When people hear oligarch they picture yachts and private jets and maybe a handshake with a president.

But oligarchy, as a system, doesn’t need yachts to function. It just needs a small circle of people who can do at least three things better than everyone else:

  1. Get preferential access to capital.
  2. Influence the rules.
  3. Control distribution.

If you can do those three things, you can shape nearly any industry. Even if it’s local. Even if it’s niche. Even if it looks too fragmented to monopolize.

And this is where small industries get vulnerable. They often depend on one or two choke points. The bottleneck that nobody thinks about until it’s already owned.
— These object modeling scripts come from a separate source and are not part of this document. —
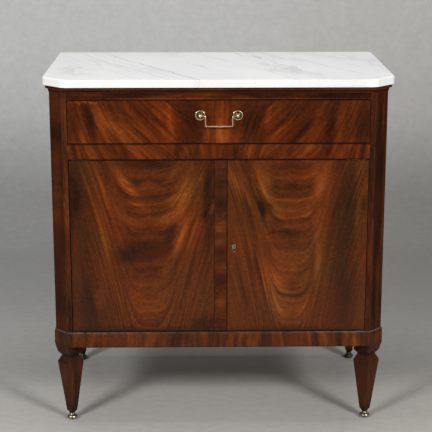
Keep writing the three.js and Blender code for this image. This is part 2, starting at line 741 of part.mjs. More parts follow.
function rosetteProfile() {
  const rimMiddle = rosetteRadius - rosetteRimWidth / 2;
  const dishEdge = rosetteRadius - rosetteRimWidth;
  const path = new THREE.Path();
  path.moveTo(postHoleRadius, glueLine);
  path.lineTo(rosetteRadius, glueLine);
  path.lineTo(rosetteRadius, rosetteEdge);
  path.quadraticCurveTo(rosetteRadius, rosetteRim, rimMiddle, rosetteRim);
  path.quadraticCurveTo(dishEdge, rosetteRim, dishEdge, rosetteDish);
  path.lineTo(rosetteBoss, rosetteDish);
  path.lineTo(postCollarRadius, rosetteRim);
  path.lineTo(postHoleRadius, rosetteRim);
  path.closePath();
  return path.getPoints(4).map(({ x, y }) => [x, y]);
}

function postProfile() {
  const underBall = Math.acos(postNeckRadius / ballRadius);
  const path = new THREE.Path();
  path.moveTo(0, -postStemLength);
  path.lineTo(postStemRadius, -postStemLength);
  path.lineTo(postStemRadius, rosetteRim + glueLine);
  path.lineTo(postCollarRadius, rosetteRim + glueLine);
  path.lineTo(postCollarRadius, postCollarTop);
  path.quadraticCurveTo(postNeckRadius, postCollarTop, postNeckRadius, postNeckTop);
  path.absarc(0, bailStandOff, ballRadius, -underBall, Math.PI / 2, false);
  return path.getPoints(6).map(({ x, y }) => [Math.max(x, 0), y]);
}

// The bail's centre line in X and Z about its pivot: out of one ball, down, across, up and into the other
function bailPath() {
  const shoulder = handleHalf - ballRadius - fitGap;
  const stations = [[-shoulder, 0], [-bailArmHalf, 0], [-bailArmHalf, -bailDrop], [bailArmHalf, -bailDrop],
    [bailArmHalf, 0], [shoulder, 0]].map(([x, z]) => new THREE.Vector3(x, 0, z));
  const bends = [bailShoulderBend, bailCornerBend, bailCornerBend, bailShoulderBend];
  const route = new THREE.CurvePath();
  let from = stations[0];
  bends.forEach((bend, i) => {
    const [before, corner, after] = stations.slice(i, i + 3);
    const entry = corner.clone().add(before.clone().sub(corner).setLength(bend));
    const exit = corner.clone().add(after.clone().sub(corner).setLength(bend));
    route.add(new THREE.LineCurve3(from, entry));
    route.add(new THREE.QuadraticBezierCurve3(entry, corner, exit));
    from = exit;
  });
  route.add(new THREE.LineCurve3(from, stations.at(-1)));
  return route;
}

// The middle of the bail is drawn out thicker, like a long spindle
function bailSwell() {
  const steps = 10;
  const points = Array.from({ length: steps + 1 }, (_, i) => {
    const along = 2 * i / steps - 1;
    const radius = bailRadius + (bailSwellRadius - bailRadius) * Math.cos(along * Math.PI / 2);
    return [radius, along * bailSwellHalf];
  });
  return turned([[0, -bailSwellHalf], ...points, [0, bailSwellHalf]], 12)
    .rotateY(Math.PI / 2).translate(0, 0, -bailDrop);
}

const pinAlongX = (radius, x, y) => new THREE.CylinderGeometry(radius, radius, bailPinLength, 10)
  .rotateZ(Math.PI / 2).translate(x, y, 0);

function addHandle(parent) {
  const pinMiddle = handleHalf - bailPinLength / 2;
  for (const { name, sign } of sides) {
    const rosette = addPart(parent, `handle_rosette_${name}`, brass(), turned(rosetteProfile(), 28));
    rosette.position.set(sign * handleHalf, 0, handleLevel);
    rosette.rotation.x = Math.PI / 2;

    const holeReach = bailPinLength / 2 - fitGap;
    const hole = pinAlongX(bailPinRadius + fitGap, -sign * holeReach, 0).translate(0, 0, bailStandOff);
    const post = addPart(parent, `handle_post_${name}`, brass(), cut(turned(postProfile(), 18), hole));
    post.position.set(sign * handleHalf, 0, handleLevel);
    post.rotation.x = Math.PI / 2;
  }
  const ring = new THREE.Shape();
  ring.absarc(0, 0, bailRadius, 0, 2 * Math.PI, false);
  const loop = new THREE.ExtrudeGeometry(ring, { extrudePath: bailPath(), steps: 90, curveSegments: 5 });
  const pins = sides.map(({ sign }) => pinAlongX(bailPinRadius, sign * pinMiddle, 0));
  const bail = addPart(parent, 'handle_bail', brass(), join(loop, bailSwell(), ...pins));
  bail.position.set(0, -bailStandOff, handleLevel);
}

// Doors: flush slabs. The left one carries the meeting strip, proud of its face, and the right one the lock.
const meetingEdge = 20.5;
const stripWidth = 32.5;
const stripProud = 3;
const keyholeRise = 236;
const lockBackset = 17.5;
const lockWidth = 52;
const lockHeight = 50;
const lockDepth = 12;
const lockBoltDepth = 8;
const lockBoltHeight = 18;
const lockBoltLength = 27;
const lockBoltTravel = 10;
const lockBoltSetback = 0.5;
const escutcheonDepth = 2.5;
const escutcheonProud = 0.3;
const escutcheonBow = 5;
const escutcheonWard = 3.6;
const keyBow = 3.2;
const keyWard = 1.8;
const keyholeDrop = 12.4;

const doorOuter = openingHalf - doorSideGap;
const doorSpanZ = [floorLevel + doorEndGap, doorHead - doorEndGap];
const rightDoorEdge = meetingEdge + meetingGap;
const keyholeX = rightDoorEdge + lockBackset;
const keyholeLevel = floorLevel + keyholeRise;
const lockMiddle = keyholeLevel - escutcheonBow;
const lockSpanX = [rightDoorEdge, rightDoorEdge + lockWidth];
const lockSpanY = [doorThickness - lockDepth, doorThickness];
const lockSpanZ = [lockMiddle - lockHeight / 2, lockMiddle + lockHeight / 2];
const lockBoltInset = (lockDepth - lockBoltDepth) / 2;
const lockBoltY = [lockSpanY[0] + lockBoltInset, lockSpanY[1] - lockBoltInset];
const lockBoltZ = [lockMiddle - lockBoltHeight / 2, lockMiddle + lockBoltHeight / 2];
const lockBoltX = [rightDoorEdge + lockBoltSetback, rightDoorEdge + lockBoltSetback + lockBoltLength];

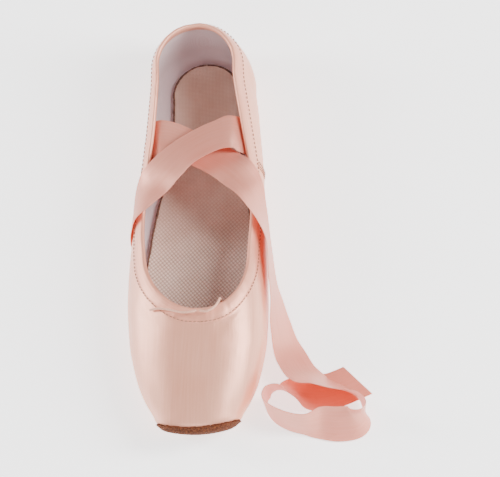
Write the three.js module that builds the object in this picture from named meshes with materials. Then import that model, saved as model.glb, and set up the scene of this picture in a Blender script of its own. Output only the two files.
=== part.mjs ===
// A satin pointe shoe, standing on its sole, with its two ribbons and its drawstring ends.
// Millimetres, +Z up. The toe points along -Y, the heel along +Y, and +X is the side the ribbons lie on.
// The origin is on the floor, in the middle of the shoe's own length and width.
import * as THREE from "three";

// ---------------------------------------------------------------- driving dimensions
const LENGTH = 240; // from the face of the toe patch to the back of the heel
const PATCH_THICKNESS = 1.2; // suede over the platform
const GAP = 0.3; // clearance between pieces that touch
const WALL = 1.8; // satin, canvas and lining of the sides
const PATCH_REACH = 2.4; // how far it runs over the platform's rim
const PLATFORM_WALL = 4; // paste-stiffened end of the box
const PLATFORM_ROUND = 5; // radius round the rim of the platform
const PLATFORM_ROUND_INSIDE = 3;
const UNDERCUT = { slope: 0.38, from: 24, reach: 32 }; // how the platform leans back below a height
const CROWN = 0.008; // and how it falls back from its middle, per mm squared
const UNDERSIDE_SQUARENESS = 3.6; // superellipse power of the sections below their widest line

const HEEL_START = 210; // where the stations stop running along the shoe and turn round the heel
const HEEL_DEPTH = 30 - PATCH_THICKNESS - GAP; // from there to the back of the heel
const HEEL_END = 240; // station number of the back seam, a quarter turn after HEEL_START

// Last sections. Stations are numbered in mm from the platform.
//   wide   half width            wideZ  height of the widest line   top   height of the ridge
//   base   height of the underside      round  superellipse power above the widest line
//   curve  how far the section's middle lies to +X       lean  how much further its ridge does
const LAST = table(
  ["at", "wide", "wideZ", "top", "base", "round", "curve", "lean"],
  [
    [0, 22.6, 16.0, 28.0, 5.0, 2.3, 0.0, 0.0],
    [8, 25.0, 16.4, 31.0, 4.2, 2.3, 0.0, 0.4],
    [18, 29.0, 17.0, 34.4, 3.4, 2.3, 0.0, 1.2],
    [30, 32.8, 17.5, 38.0, 3.0, 2.25, 0.0, 2.4],
    [42, 35.8, 17.9, 41.4, 2.8, 2.2, 0.0, 3.7],
    [56, 38.0, 18.3, 45.0, 2.8, 2.15, 0.0, 5.0],
    [78, 39.0, 18.8, 49.6, 2.8, 2.1, 0.0, 4.6],
    [100, 38.4, 19.4, 53.0, 3.9, 2.0, 0.4, 3.0],
    [125, 36.9, 20.2, 55.6, 7.6, 2.0, 1.8, 1.4],
    [150, 34.6, 20.9, 58.6, 9.8, 2.0, 2.9, 0.6],
    [175, 32.0, 21.0, 62.0, 7.4, 2.0, 3.4, -0.2],
    [195, 30.0, 21.0, 65.0, 3.0, 2.0, 3.5, -1.2],
    [205, 28.9, 21.0, 66.2, 2.8, 2.05, 3.5, -1.6],
    [240, 28.2, 21.0, 67.5, 2.8, 2.5, 3.5, -1.8],
  ],
);

// The collar's outer edge: its half width as a share of the section's, behind the curve of the throat.
const COLLAR = table(
  ["at", "share"],
  [
    [60, 0.62],
    [80, 0.7],
    [100, 0.765],
    [125, 0.825],
    [148, 0.83],
    [175, 0.785],
    [200, 0.75],
    [225, 0.79],
    [240, 0.86],
  ],
);
const THROAT = 64; // station of the throat's edge, at its middle
const THROAT_CURVE = 34; // how far the throat's curve runs back along the shoe
const THROAT_SQUARENESS = 2.3;
const BINDING_WIDTH = 9;
const BINDING_THICKNESS = 2.6;

// Half widths of the flat pieces underfoot.
const FOOT = table(
  ["at", "insole", "outsole"],
  [
    [20, 21, 19],
    [45, 28.5, 24.5],
    [75, 31, 26.5],
    [100, 30, 23.5],
    [125, 27.5, 18],
    [150, 23, 15],
    [175, 19.5, 15.5],
    [195, 18.5, 18],
    [212, 18.5, 19.5],
    [240, 18.5, 19.5],
  ],
);
const OUTSOLE = { front: 24, back: 234, thickness: 2.5, tip: 20, bevel: 0.9 };
const INSOLE = { front: 12, back: 228, thickness: 2, tip: 32, lift: 1.1 };
const LASTING_MARGIN = 4.5; // how far the upper runs in over the outsole's edge

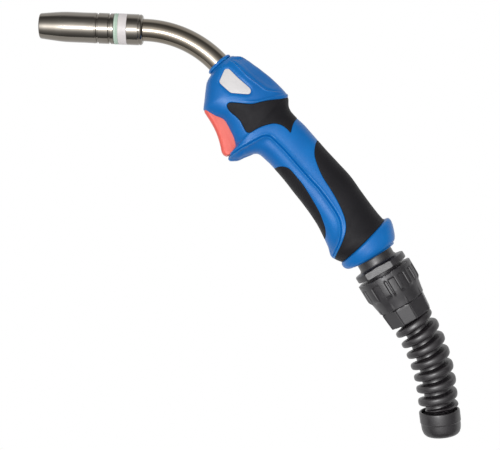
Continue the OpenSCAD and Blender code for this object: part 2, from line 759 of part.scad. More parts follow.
module ball_stem() {
    color(soft_black) at_ball() difference() {
        union() {
            intersection() {
                sphere(r = ball_r);
                translate([0, 0, -9.5]) cylinder(r = 2 * ball_r, h = 30);
            }
            cylinder(r = stem_r, h = 13.2);
            turned([[0, 12.4], [stem_r, 12.4], [stem_r + 0.4, 13.4], [stem_r + 1.2, 14.6], [stem_r + 3, 15.6],
                [flange_r - 0.6, flange_z], [flange_r, flange_z + 0.6], [flange_r, flange_z + flange_l - 0.6],
                [flange_r - 0.6, flange_z + flange_l], [0, flange_z + flange_l]]);
            translate([0, 0, flange_z]) cylinder(r = stem_r, h = stem_end_z - flange_z);
        }
        translate([0, 0, -20]) cylinder(r = cable_bore_r, h = 80);
        translate([0, 0, -10.5]) cylinder(r1 = cable_bore_r + 3.5, r2 = cable_bore_r, h = 6);
    }
}

// Inside the nut: thread on the stem, shoulder behind the guard's bead, cup round the guard's first turn
nut_core_l = 28;
nut_cup_l = 4;
stem_end_z = nut_z + nut_core_l - 4;
bead_l = 3;
bead_r = stem_r - 0.6;

// The nut's grip: slots of two widths round its drum, raised flats below
drum_l = 14.5;
module cable_nut() {
    color([0.20, 0.19, 0.19]) at_ball() translate([0, 0, nut_z]) difference() {
        union() {
            turned([[0, 0], [nut_r - 0.8, 0], [nut_r, 0.8], [nut_r, drum_l - 2], [nut_r - 2.6, drum_l + 2],
                [nut_r - 3.4, drum_l + 4], [nut_end_r + 1.1, nut_l - 6], [nut_end_r, nut_l - 0.6],
                [nut_end_r - 0.6, nut_l], [0, nut_l]]);
            intersection() {
                for (k = [0:5]) rotate([0, 0, 60 * k + 15]) translate([6, -4.6, drum_l + 1])
                    cube([nut_r - 8.2, 9.2, nut_l - drum_l - 7.8]);
                turned([[0, 0], [nut_r - 1.5, drum_l], [nut_end_r + 1.7, nut_l], [0, nut_l]]);
            }
        }
        translate([0, 0, -1]) cylinder(r = stem_r + running, h = nut_core_l + 1);
        translate([0, 0, nut_core_l - 1]) cylinder(r = guard_core_r + 0.5, h = nut_l);
        translate([0, 0, nut_l - nut_cup_l]) cylinder(r = guard_r + 0.3, h = nut_l);
        for (k = [0:nut_slots - 1]) rotate([0, 0, 360 * (k + 0.5) / nut_slots])
            translate([nut_r - 1.1, -(k % 4 == 0 ? 1.5 : 0.8), 1.8]) cube([4, k % 4 == 0 ? 3 : 1.6, drum_l]);
    }
}

// Guard: a tube on a bent axis whose outside carries one rib that winds round it

guard_lead = guard_z - stem_end_z - 0.2;
guard_tail = 7;
guard_sides = 12;
guard_step = rib_pitch / guard_sides;
guard_bore_rings = 16;

// Place of a point in the rib's turn, its steps from the rib's middle, and the rib's height there as a share
rib_edge = 3;
rib_start = 2;
function rib_phase(i, j) = (i + guard_sides - rib_start + (guard_sides - 1) * j) % guard_sides;
function rib_steps(i, j) = let (phase = rib_phase(i, j)) min(phase, guard_sides - phase);
function rib_share(steps) = steps < rib_edge ? 1 : steps == rib_edge ? 0.9 : steps == rib_edge + 1 ? 0.4 : 0;

// Radius over the rib: it swells below the nut and then gets smaller to the end
guard_swell_l = 6;
function rib_r(s) = s < 0 ? guard_r : s < guard_swell_l
    ? guard_r + (guard_wide_r - guard_r) * s / guard_swell_l
    : guard_wide_r + (guard_end_r - guard_wide_r) * (s - guard_swell_l) / (guard_l - guard_swell_l);

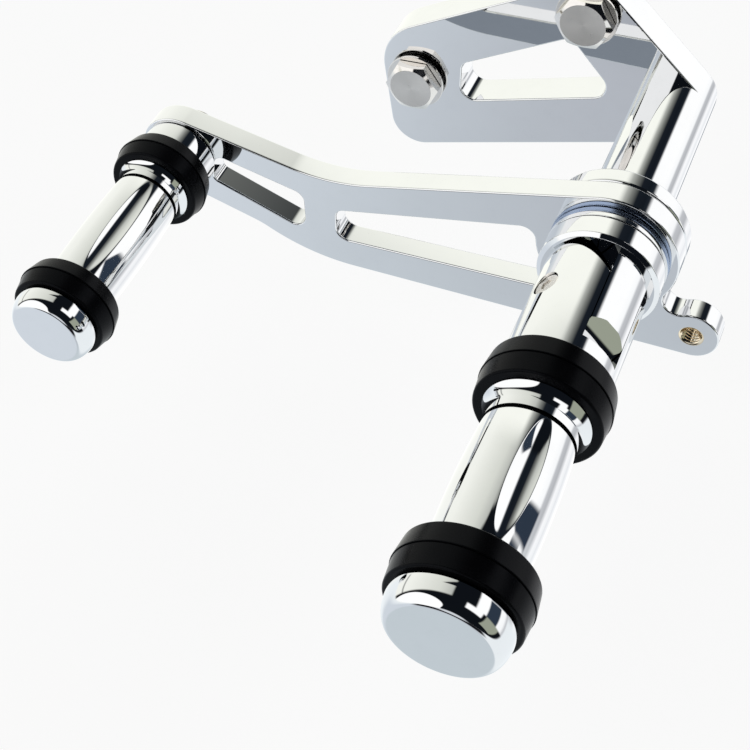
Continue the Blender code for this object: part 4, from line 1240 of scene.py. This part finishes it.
def makeRoom():
    world = bpy.data.worlds.new("room")
    bpy.context.scene.world = world
    world.use_nodes = True
    desk = Desk(world.node_tree)
    s = roomSizes
    colours = {name: screen(*colour) for name, colour in roomColours.items()}
    x = desk.node("ShaderNodeSeparateXYZ", None, {0: desk.node("ShaderNodeTexCoord")})
    y, z = x.other("Y"), x.other("Z")
    first = s["firstBearing"]
    share = (z.maths("ARCTAN2", x) / fullTurn - first / 360 + 1.0).maths("FRACT")
    bearing = share * 360 + first
    away = y.maths("ARCCOSINE") * (180 / pi)

    def painted(picture, panels):
        for colour, bearings, aways in panels:
            masks = [inside(angle, span) for angle, span in ((bearing, bearings), (away, aways)) if span]
            mask = masks[0] * masks[1] if len(masks) == 2 else masks[0]
            picture = desk.mix(mask, picture, colours[colour])
        return picture

    stops = [((spot - first) / 360, screen(*colour)) for spot, colour in backWall]
    seen = desk.node("ShaderNodeValToRGB", {"stops": stops}, {0: share})
    # two of the panels have a slanting end, which moves with away
    darkEnd = away * 2.4 - 56
    blueEnd = (away * 12 - 646).maths("MINIMUM", 512 - away * 8)
    seen = painted(seen, [
        ("darkWall", (50, 91, 2), (58, 60)), ("darkWall", (50, darkEnd, 4), (57.6, 70, 0.7)),
        ("blueWall", (5, 29, 2), (60, 62)), ("blueWall", (-12, blueEnd, 3), (56, 60.6, 0.5)),
        ("mark", (174, 177, 1.5), (60, 63)), ("paleWall", (97, 232, 6), (51, 46)),
        ("backFloor", (238, 284, 6), (52, 46)),
    ])
    # the dark side of the room, with a window, a small lamp and a large soft lamp
    side = painted(colours["darkWall"], sidePanels)
    lampBearing, lampAway = s["lampAt"]
    wide, tall = s["lampReach"]
    across, up = (bearing - lampBearing) / wide, (away - lampAway) / tall
    side = desk.mix((across * across + up * up).rise(1.05, 0.95), side, colours["lamp"])
    ground = painted(colours["paleFloor"], floorPanels)
    aboveFloor = inside(bearing, s["wallSpan"])
    seen = desk.mix((1 - aboveFloor) * inside(away, s["floorFrom"]), seen, ground)
    seen = desk.mix(aboveFloor * inside(away, s["wallFrom"]), seen, side)
    seen = painted(seen, boardPanels)
    path = desk.node("ShaderNodeLightPath")
    colour = desk.mix(path, seen, (1.0, 1.0, 1.0))
    strength = path.other("Is Glossy Ray") * (s["chromeGain"] - 1) + 1.0
    light = desk.node("ShaderNodeBackground", None, {"Color": colour, "Strength": strength})
    desk.node("ShaderNodeOutputWorld", None, {"Surface": light})


# half and below are metres; the floor is low enough for the toe peg at the lever's lowest
floorSizes = {"half": 3.0, "below": 0.0315, "paper": (0.95, 0.95, 0.96), "glow": 1.06, "share": 0.84}


def makeFloor():
    s = floorSizes
    size, level = s["half"], cadBox[0][2] - s["below"]
    corners = [(-size, -size, level), (size, -size, level), (size, size, level), (-size, size, level)]
    mesh = bpy.data.meshes.new("floor")
    mesh.from_pydata(corners, [], [(0, 1, 2, 3)])
    floor = newObject("floor", mesh)
    floor.visible_glossy = False
    material, desk = newMaterial("paperWhite")
    path = desk.node("ShaderNodeLightPath")
    paper = desk.node("ShaderNodeBsdfDiffuse", None, {"Color": s["paper"]})
    sockets = {"Color": (1.0, 1.0, 1.0), "Strength": s["glow"]}
    glow = desk.node("ShaderNodeEmission", None, sockets)
    surface = desk.node("ShaderNodeMixShader", None, {0: path * s["share"], 1: paper, 2: glow})
    desk.node("ShaderNodeOutputMaterial", None, {"Surface": surface})
    mesh.materials.append(material)


cameraSizes = {"sensor": 36, "lens": 72, "nearest": 0.01, "spot": (0.05699, -0.41110, 0.32140),
               "tilt": 40.586, "turn": 22.239}


def makeCamera():
    s = cameraSizes
    camera = newObject("camera", bpy.data.cameras.new("camera"))
    camera.data.sensor_width = s["sensor"]
    camera.data.lens = s["lens"]
    camera.data.clip_start = s["nearest"]
    camera.location = s["spot"]
    camera.rotation_euler = (radians(s["tilt"]), 0, radians(s["turn"]))
    bpy.context.scene.camera = camera


makeBracket(chromeLook("bracketChrome"))
print("bracket made")
makeBolt("front")
makeBolt("rear")
makeStack()
print("bolts and washers made")
makePegMount(chromeLook("mountChrome"))
print("peg mount made")
makeLever(chromeLook("leverChrome"))
print("lever made")
makeFootPeg(chromeLook("footPegChrome"))
makeToePeg(chromeLook("toePegChrome"))
makeScrews()
print("pegs made")
makeRoom()
makeFloor()
makeCamera()
bpy.context.scene.view_settings.view_transform = "Standard"
print("room, floor and camera made")

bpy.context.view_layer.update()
shown = [o for o in bpy.context.scene.objects if o.type == "MESH" and not o.hide_render]
print("sizes written; pieces:", len(shown))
A permit. A port. A rail line. A warehouse network. A single “authorized” wholesaler. A standards body. A bank that will lend to some people but not others. A retailer that becomes the only way to reach customers.

Once that choke point is captured, the rest of the industry starts to orbit it.

The oldest playbook: guilds, charters, and licenses

Oligarchic behavior didn’t start in the modern era. If anything, the early version was just more honest about it.

Historically, small industries were often organized through guilds and chartered monopolies. Official permission to operate. Official limits on who could sell, where, and at what price. In practice, that meant a small group could lock in profits while keeping newcomers out.

You can frame that as quality control, and sometimes it was. But it also created a durable structure: insiders protect insiders, and “standards” become a gate rather than a safeguard.

A lot of modern small industry regulation still echoes this.

Not always malicious. Not always corrupt. But the effect can be similar. When compliance costs rise, the smallest players pay the highest percentage of their income just to stay legal. And larger, politically connected players handle it easily, or they help write the compliance rules in the first place.

Over time, the industry stops being about who’s best at the craft and starts being about who’s best at navigating the system.

Consolidation doesn’t only happen through buying companies

One of the myths is that oligarchs reshape industries by purchasing everything.

Sometimes. Sure.

But small industries often get consolidated without formal ownership changing hands. It happens through the environment around the business.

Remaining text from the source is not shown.